Brian May backs Freddie Mercury's estate in Norwich gorilla removal dispute
'You have to ask yourself how you'd feel if suddenly people were making effigies of your dearly departed dad or son or brother,' says Queen guitarist
The guitarist was yesterday informed of the incident, which saw a sculpture of a gorilla painted to look like Mercury removed from Norwich city centre for breaching copyright laws, via Twitter and informed his followers that he would "look into" what was going on. Today (July 2), he has written a lengthy 'Bri's Soapbox' blog in which he defends the Mercury Phoenix Trust, an Aids charity set up following the death of Mercury in 1991, for requesting the sculpture be removed from public view.
He wrote: "When the model was first seen, a number of people thought it was a crude and insulting effort - probably to both Freddie and the Gorilla!
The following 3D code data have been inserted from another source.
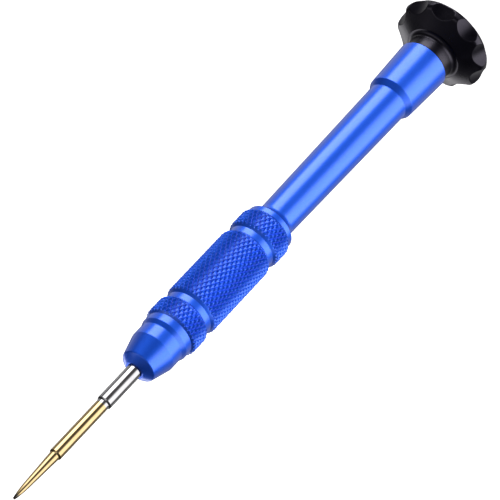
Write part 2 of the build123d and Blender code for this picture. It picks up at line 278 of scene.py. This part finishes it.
def make_handle():
    """The bored and knurled handle, whose outline runs from the rear bore round to the blade's bore."""
    rear = HANDLE_REAR_Z
    front = HANDLE_FRONT_Z
    point_depth = RELIEF_BORE[0] / 2 / tan(radians(DRILL_POINT_ANGLE))
    bearing_bore = [(0, RELIEF_BORE[1] + point_depth), (RELIEF_BORE[0] / 2, RELIEF_BORE[1] + point_depth),
                    RELIEF_BORE, (RELIEF_BORE[0], BEARING_BORE[1]), BEARING_BORE,
                    (BEARING_BORE[0], rear + MOUTH_CHAMFER), (BEARING_BORE[0] + MOUTH_CHAMFER, rear)]
    collar = broken((0, rear), (COLLAR_REAR_R, rear), COLLAR_FRONT)
    neck = broken((COLLAR_REAR_R, rear), COLLAR_FRONT, STEM_REAR)
    neck += broken(COLLAR_FRONT, STEM_REAR, STEM_FRONT)
    land_fillet = arc_points(STEM_FRONT, (LAND_R - EDGE_BREAK / 2, REAR_LAND_Z), (0, 1), LONG_ARC_POINTS)
    grip = grip_outline()
    land_end = (LAND_R, FRONT_LAND_END_Z)
    nose_start = (NOSE_R, NOSE_REAR_Z)
    nose = broken((LAND_R, KNURL_SPAN[1]), land_end, nose_start)
    nose += broken(land_end, nose_start, NOSE_CONE[0])
    nose += broken(nose_start, *NOSE_CONE)
    cone_run = (NOSE_CONE[1][0] - NOSE_CONE[0][0], NOSE_CONE[1][1] - NOSE_CONE[0][1])
    shoulder = arc_points(NOSE_CONE[1], NOSE_EDGE, cone_run, SHOULDER_ARC_POINTS)
    shoulder_turn = 2 * (atan2(NOSE_EDGE[1] - NOSE_CONE[1][1], NOSE_EDGE[0] - NOSE_CONE[1][0])
                         - atan2(cone_run[1], cone_run[0]))
    dome_run = (cone_run[0] * cos(shoulder_turn) - cone_run[1] * sin(shoulder_turn),
                cone_run[0] * sin(shoulder_turn) + cone_run[1] * cos(shoulder_turn))
    dome = arc_points(NOSE_EDGE, (NOSE_FACE_R, front), dome_run, LONG_ARC_POINTS)
    nose += [NOSE_CONE[1], *shoulder, *dome]
    blade_bore = [(BLADE_BORE_R + BLADE_MOUTH_CHAMFER, front),
                  (BLADE_BORE_R, front - BLADE_MOUTH_CHAMFER),
                  (BLADE_BORE_R, BLADE_BORE_END_Z),
                  (0, BLADE_BORE_END_Z - BLADE_BORE_R / tan(radians(DRILL_POINT_ANGLE)))]
    outline = supported([*bearing_bore, *collar, *neck, STEM_FRONT, *land_fillet,
                         (LAND_R, REAR_LAND_Z + EDGE_BREAK), *grip, *nose, *blade_bore])
    first_row = outline.index(grip[0]) - 1
    last_row = first_row + len(grip) - 1

    def knurl_diagonal(column, row):
        """Which way a quad of the grip is split, so that its edges follow the grooves."""
        if not first_row <= row < last_row:
            return 0
        step = round((outline[row + 1][1] - KNURL_SPAN[0]) / ROW_STEP)
        half = ROWS_PER_PITCH // 2
        if (column - step) % half == 0:
            return 1
        if (column + step + 1) % half == 0:
            return -1
        return 1

    handle = lathe("handle_shell", outline, HANDLE_SEGMENTS, knurled_radius, knurl_diagonal)
    finish_piece(handle, "handle", "handle", anodised_aluminium())


def flute_radius(radius, z, angle):
    """Radius of the blade's point where the cross grooves cut into it."""
    back = (TIP_Z - z) / FLUTE_LENGTH
    if back > 1:
        return radius, 0.0
    root = FLUTE_ROOT_TIP_R + (FLUTE_ROOT_BACK_R - FLUTE_ROOT_TIP_R) * back
    spacing = 2 * pi / FLUTES
    off_root = (angle % spacing) - spacing / 2
    opening = cos(off_root) - abs(sin(off_root))
    cut = root / opening if opening > 1e-6 else radius
    return (cut, 1.0) if cut < radius else (radius, 0.0)


def make_blade():
    """The stepped blade, from the end in the handle to the fluted point."""
    rear = BLADE_REAR_Z
    taper_start = TAPER_STEP[-1]
    taper_run = (POINT_START[0] - taper_start[0], POINT_START[1] - taper_start[1])
    point_arc = arc_points(POINT_START, (POINT_END_R, TIP_Z), taper_run, POINT_ARC_POINTS)
    outline = [(0, rear), (SHANK_R - SHANK_REAR_CHAMFER, rear), (SHANK_R, rear + SHANK_REAR_CHAMFER),
               *SHANK_STEP, *TAPER_STEP, POINT_START, *point_arc, (0, TIP_Z)]
    blade = lathe("driver_blade", supported(outline), BLADE_SEGMENTS, flute_radius)
    finish_piece(blade, "blade", "handle", coated_blade_steel())


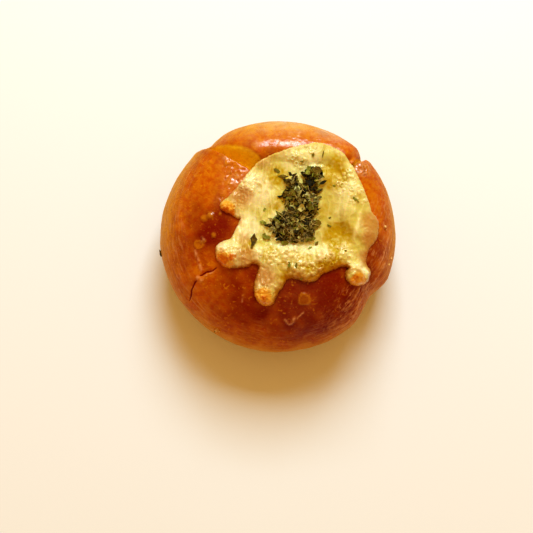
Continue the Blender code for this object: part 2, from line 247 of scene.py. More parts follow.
# Places where the skin is smooth, with no dry streaks round it.
STREAKLESS = table_of_spots("radius strength", {
    "front_left": (-17.0, -32.0, 16.0, 0.9),
    "front": (4.0, -36.0, 18.0, 0.85),
    "lower_left": (-30.0, -18.0, 8.0, 0.8),
})

# Places where the skin is scratched slantwise.
SCRATCHED = table_of_spots("radius strength", {
    "lower_right": (33.0, -32.0, 9.5, 1.0),
    "lower_right_far": (24.0, -40.0, 6.5, 0.7),
    "right": (43.0, -10.0, 8.0, 0.9),
    "right_back": (46.0, 6.0, 8.0, 0.7),
})
SCRATCH_SLANT = math.radians(64)

# Painted light on the back of the bun, which faces the light: paler and golden, more and more from
# here to there.
LIT_BACK = (35 * MM, 47 * MM)
# The girth of the bun in the streaks that run round it, drawn small to make them long.
STREAK_GIRTH = 13 * MM

# Places where the skin is frayed and pale.
FRAYED = table_of_spots("radius strength", {
    "upper_right": (34.8, 23.6, 3.6, 1.0),
    "left_by_the_cheese": (-17.0, 19.0, 3.0, 0.5),
    "lower_right": (37.5, -25.5, 2.5, 0.6),
})

# Places of the darkest glaze, partly baked darkest and partly painted shade where the crust faces
# away from the light, as on the front and the inner walls.
DARKEST_AND_SHADED = table_of_spots("radius strength", {
    "front": (14.0, -33.0, 26.0, 1.0),
    "front_left": (-10.0, -30.0, 18.0, 0.8),
    "front_low": (-18.0, -36.0, 11.0, 0.45),
    "lower_right": (33.0, -22.0, 11.0, 0.85),
    "left_inner": (-27.0, -2.0, 12.0, 0.95),
    "left_middle": (-35.5, 7.0, 7.0, 0.55),
    "left_outer": (-36.0, -8.0, 10.0, 0.5),
    "back_inner": (-4.0, 28.5, 6.0, 0.25),
    "right_inner": (40.5, -9.0, 7.0, 0.75),
})

# The cheese seen from above, clockwise from the back left: the line of its edge.
CHEESE_EDGE_LINE = (
    (0.2, 31.0), (7.4, 33.3), (15.9, 35.2), (21.5, 33.8), (26.4, 31.2), (30.0, 27.3),
    (34.8, 18.5), (38.3, 9.4), (39.5, 5.7), (42.1, 2.5), (42.6, -1.2), (41.7, -5.6),
    (38.9, -9.4), (37.5, -12.8), (37.3, -16.1), (39.3, -19.2), (37.7, -23.4), (32.6, -25.6),
    (28.6, -23.6), (28.0, -20.4), (29.3, -18.6), (26.7, -18.0), (22.6, -19.6), (18.4, -21.3),
    (15.7, -23.8), (11.5, -24.5), (7.3, -23.2), (3.8, -23.4), (1.7, -26.8), (-0.4, -29.5),
    (-2.1, -33.1), (-5.9, -34.1), (-9.0, -32.0), (-10.5, -27.8), (-10.1, -23.7),
    (-8.4, -18.4), (-10.8, -16.8), (-12.9, -18.0), (-16.4, -18.5), (-21.3, -18.4),
    (-24.8, -16.6), (-26.6, -13.1), (-26.2, -9.2), (-24.0, -7.3), (-20.5, -6.1),
    (-19.1, -3.9), (-16.4, 1.8), (-17.8, 2.6), (-21.3, 4.8), (-24.1, 6.4), (-24.5, 9.3),
    (-21.3, 12.0), (-17.9, 15.8), (-15.1, 19.4), (-12.3, 23.0), (-8.8, 26.6), (-3.8, 29.5),
)
EDGE_SPACING = 0.25 * MM
EDGE_RAGGEDNESS = (1.5 * MM, 0.28 * MM)

# The pool of the cheese, its thickness on the crust, and the lip along its edge.
CHEESE_CENTRE = Vector((9.0, 4.0)) * MM
CHEESE_RADIUS = 27.8 * MM
CHEESE_POOL_HEIGHT = 53.6 * MM
CHEESE_DOME = 1.6 * MM
CHEESE_POOL_TILT = 0.06
CHEESE_THICKNESS = 1.8 * MM
CHEESE_EDGE = 1.1 * MM
CHEESE_GAP = 0.35 * MM
CHEESE_BLEND = 1.6 * MM
CHEESE_SINK = 0.35 * MM
LIP_WIDTH = 1.0 * MM
LIP_LOW_SHARE = 0.35
LIP_TUCK = 0.45 * MM
THINNING_WIDTH = 4.5 * MM
LEAST_SLOPE = 0.5
# The underside has points this far apart, and one at its rim for so many of the top's.
UNDER_SPACING, UNDER_STRIDE = 2.0 * MM, 4
# The cheese bridges the cuts: the ground under it is a grid whose grooves are filled in steps,
# and it takes over within so much of the edge.
GROUND_STEP = 1.0 * MM
GROUND_STEPS = 26
BRIDGING_WIDTH = 2.0 * MM

# Thick places of the cheese, where it ran down and puffed up, and hollow ones, whose rise is
# below 0: centre, radius and rise.
SWELLINGS = table_of_spots("radius rise", {
    "left_tip": (-21.6, 7.6, 3.2, 0.9),
    "lower_left_tip": (-22.4, -13.6, 5.2, 1.9),
    "lower_left_root": (-16.0, -12.5, 4.8, 0.7),
    "bottom_tip": (-5.9, -30.6, 4.6, 1.8),
    "bottom_bubble": (-6.6, -31.6, 1.9, 0.9),
    "lower_right_tip": (33.4, -21.3, 5.4, 1.9),
    "white_blob": (19.3, -13.4, 3.4, 0.9),
    "front_white": (4.0, -11.0, 4.5, 0.6),
    "right_band": (38.6, -2.0, 4.2, 0.6),
    "front_left": (-4.5, -13.0, 5.0, 0.7),
    "front_middle": (8.5, -18.0, 6.0, 0.7),
    "front_right": (22.0, -14.5, 5.5, 0.7),
    "right_bulge": (29.5, 9.0, 8.0, 0.8),
    "back_right_fill": (24.0, 20.0, 8.0, 1.3),
    "back_left_edge": (1.0, 29.5, 5.0, -0.5),
    "back_edge": (11.0, 32.5, 6.0, -0.7),
    "back_right_edge": (22.0, 29.5, 6.5, -1.1),
    "left_fold": (-10.5, 16.5, 4.5, 0.6),
    "oily_hollow": (25.9, -4.5, 4.6, -0.6),
    "back_left_dip": (-14.8, 11.4, 3.4, -0.6),
    "bottom_root": (-5.7, -21.6, 3.4, -0.5),
})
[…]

When word of this got to Freddie's estate, they asked for an approach to be made to Wild in Art, to ask them if they'd have another go at the painting of the Freddie Gorilla.
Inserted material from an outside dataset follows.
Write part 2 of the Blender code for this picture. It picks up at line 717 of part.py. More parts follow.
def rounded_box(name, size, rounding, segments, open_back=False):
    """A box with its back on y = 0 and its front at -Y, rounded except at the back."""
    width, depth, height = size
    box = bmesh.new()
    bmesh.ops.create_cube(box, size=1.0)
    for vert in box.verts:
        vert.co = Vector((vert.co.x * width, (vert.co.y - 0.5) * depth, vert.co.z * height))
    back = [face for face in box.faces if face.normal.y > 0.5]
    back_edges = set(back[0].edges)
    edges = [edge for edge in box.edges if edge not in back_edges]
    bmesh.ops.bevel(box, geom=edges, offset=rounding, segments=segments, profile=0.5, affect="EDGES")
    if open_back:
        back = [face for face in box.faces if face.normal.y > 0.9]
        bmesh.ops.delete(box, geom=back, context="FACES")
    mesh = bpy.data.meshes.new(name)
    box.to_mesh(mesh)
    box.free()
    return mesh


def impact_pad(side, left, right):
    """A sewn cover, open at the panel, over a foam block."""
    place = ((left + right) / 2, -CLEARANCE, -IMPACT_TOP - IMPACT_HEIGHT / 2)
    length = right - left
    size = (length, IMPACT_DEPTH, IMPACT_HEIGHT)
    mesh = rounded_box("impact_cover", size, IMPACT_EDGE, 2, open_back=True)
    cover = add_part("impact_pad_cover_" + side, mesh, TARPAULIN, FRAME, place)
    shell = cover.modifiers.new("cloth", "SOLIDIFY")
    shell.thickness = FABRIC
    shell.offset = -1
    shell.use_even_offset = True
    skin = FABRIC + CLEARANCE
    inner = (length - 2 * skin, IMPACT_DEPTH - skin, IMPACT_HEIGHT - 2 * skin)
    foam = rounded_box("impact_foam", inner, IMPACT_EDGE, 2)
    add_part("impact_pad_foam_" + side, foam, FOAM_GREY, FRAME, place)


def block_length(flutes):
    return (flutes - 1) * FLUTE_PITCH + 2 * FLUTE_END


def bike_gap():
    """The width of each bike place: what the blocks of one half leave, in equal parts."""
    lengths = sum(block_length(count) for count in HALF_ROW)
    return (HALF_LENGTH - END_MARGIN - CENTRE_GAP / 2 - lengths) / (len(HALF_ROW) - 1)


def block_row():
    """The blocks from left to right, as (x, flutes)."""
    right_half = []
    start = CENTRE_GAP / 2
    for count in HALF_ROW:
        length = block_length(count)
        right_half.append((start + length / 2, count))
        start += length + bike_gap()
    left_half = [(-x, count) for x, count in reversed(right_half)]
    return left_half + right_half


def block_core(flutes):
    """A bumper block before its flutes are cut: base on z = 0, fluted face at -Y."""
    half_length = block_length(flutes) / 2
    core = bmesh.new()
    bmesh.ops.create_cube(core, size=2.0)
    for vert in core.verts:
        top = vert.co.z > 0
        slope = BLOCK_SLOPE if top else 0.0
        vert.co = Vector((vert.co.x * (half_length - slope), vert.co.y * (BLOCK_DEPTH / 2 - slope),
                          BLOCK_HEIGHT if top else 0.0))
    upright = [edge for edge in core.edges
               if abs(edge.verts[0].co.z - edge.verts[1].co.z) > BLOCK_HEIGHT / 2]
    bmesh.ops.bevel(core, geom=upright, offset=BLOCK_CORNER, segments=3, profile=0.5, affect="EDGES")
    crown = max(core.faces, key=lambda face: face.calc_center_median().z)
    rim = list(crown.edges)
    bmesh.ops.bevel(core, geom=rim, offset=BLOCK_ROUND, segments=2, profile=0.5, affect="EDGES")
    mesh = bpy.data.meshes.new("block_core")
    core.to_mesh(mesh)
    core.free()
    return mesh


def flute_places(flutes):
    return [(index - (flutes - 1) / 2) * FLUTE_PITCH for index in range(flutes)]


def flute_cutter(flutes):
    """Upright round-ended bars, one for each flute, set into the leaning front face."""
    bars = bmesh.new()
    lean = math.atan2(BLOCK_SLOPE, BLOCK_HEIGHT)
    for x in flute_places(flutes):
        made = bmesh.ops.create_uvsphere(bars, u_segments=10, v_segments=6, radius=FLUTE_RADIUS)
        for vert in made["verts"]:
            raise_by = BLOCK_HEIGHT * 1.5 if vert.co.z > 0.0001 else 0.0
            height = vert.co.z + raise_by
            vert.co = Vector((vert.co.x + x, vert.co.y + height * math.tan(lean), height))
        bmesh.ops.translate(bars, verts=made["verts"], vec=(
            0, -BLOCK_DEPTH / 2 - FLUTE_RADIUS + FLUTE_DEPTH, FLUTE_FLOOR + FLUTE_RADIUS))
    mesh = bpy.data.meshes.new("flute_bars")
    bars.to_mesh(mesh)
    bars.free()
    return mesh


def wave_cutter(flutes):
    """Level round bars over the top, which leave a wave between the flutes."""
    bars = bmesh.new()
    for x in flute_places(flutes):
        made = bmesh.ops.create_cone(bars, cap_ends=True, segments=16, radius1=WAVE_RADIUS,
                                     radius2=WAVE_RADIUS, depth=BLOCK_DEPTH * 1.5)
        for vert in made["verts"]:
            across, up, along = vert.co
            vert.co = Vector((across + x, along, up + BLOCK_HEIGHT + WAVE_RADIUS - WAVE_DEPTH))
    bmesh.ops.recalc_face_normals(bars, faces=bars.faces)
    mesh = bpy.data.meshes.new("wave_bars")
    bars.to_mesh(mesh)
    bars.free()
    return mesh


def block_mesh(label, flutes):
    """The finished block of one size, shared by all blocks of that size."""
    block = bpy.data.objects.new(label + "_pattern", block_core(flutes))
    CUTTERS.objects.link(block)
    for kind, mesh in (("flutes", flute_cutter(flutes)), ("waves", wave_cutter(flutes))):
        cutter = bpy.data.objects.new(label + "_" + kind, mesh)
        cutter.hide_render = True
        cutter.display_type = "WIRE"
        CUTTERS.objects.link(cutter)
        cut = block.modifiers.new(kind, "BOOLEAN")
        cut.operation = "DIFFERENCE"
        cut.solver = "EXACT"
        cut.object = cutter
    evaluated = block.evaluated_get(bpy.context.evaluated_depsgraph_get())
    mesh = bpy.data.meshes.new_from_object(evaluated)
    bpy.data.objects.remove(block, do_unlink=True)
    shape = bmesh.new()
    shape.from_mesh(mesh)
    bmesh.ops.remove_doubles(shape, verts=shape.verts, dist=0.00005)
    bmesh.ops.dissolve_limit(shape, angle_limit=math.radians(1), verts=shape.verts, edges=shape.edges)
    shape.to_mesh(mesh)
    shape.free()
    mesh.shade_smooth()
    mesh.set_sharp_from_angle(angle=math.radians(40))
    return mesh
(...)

"The way it was reported, it looked as if the MPT (Mercury Phoenix Trust) had 'blocked' the deployment of the statue altogether, but actually the issue had nothing to do with the MPT; plus it wasn't a block at all - simply a request for an update to the paint job, to which Wild in Art kindly agreed."
He added: "You have to ask yourself how you'd feel if suddenly people were making effigies of your dearly departed dad or son or brother, and you felt they were disrespectful. You'd want to feel you had some kind of a right to say yes or no, to protect his reputation. That's exactly what the people who run Freddie's estate do. They try to safeguard Freddie's reputation, just as if he were still around. They will pursue anyone who tells a lie about him, or does something which could impugn Freddie's integrity or image. So Freddie's estate were quite within their rights to ask that this 'portrait' be improved."
A spokeswoman for Brandbank, the gorilla's sponsor, previously told the BBC: "We, like everyone else, have been taken aback by the passionate responses to the request by the Freddie Mercury estate that Radio Go Go [the gorilla] be removed due to a suggestion of possible breach of copyright...We have spoken to one of the executives of the estate and are endeavouring to see if we can resolve this so that there's a positive outcome for all the charities involved. Our priority is that the event is a success for the charities involved, while respecting the wishes of copyright owners and fans of Freddie Mercury."
The sculpture, which was decorated with Mercury's trademark moustache and yellow leather jacket, was on display on outside The Forum in Norwich until a complaint by the Mercury Phoenix Trust was made to organisers Wild In Art.
The gorilla is one of 53 life-size gorillas and 67 baby gorillas decorated by local artists and schoolchildren before going on display on the streets on Norwich. All money made through the venture will be going to charity.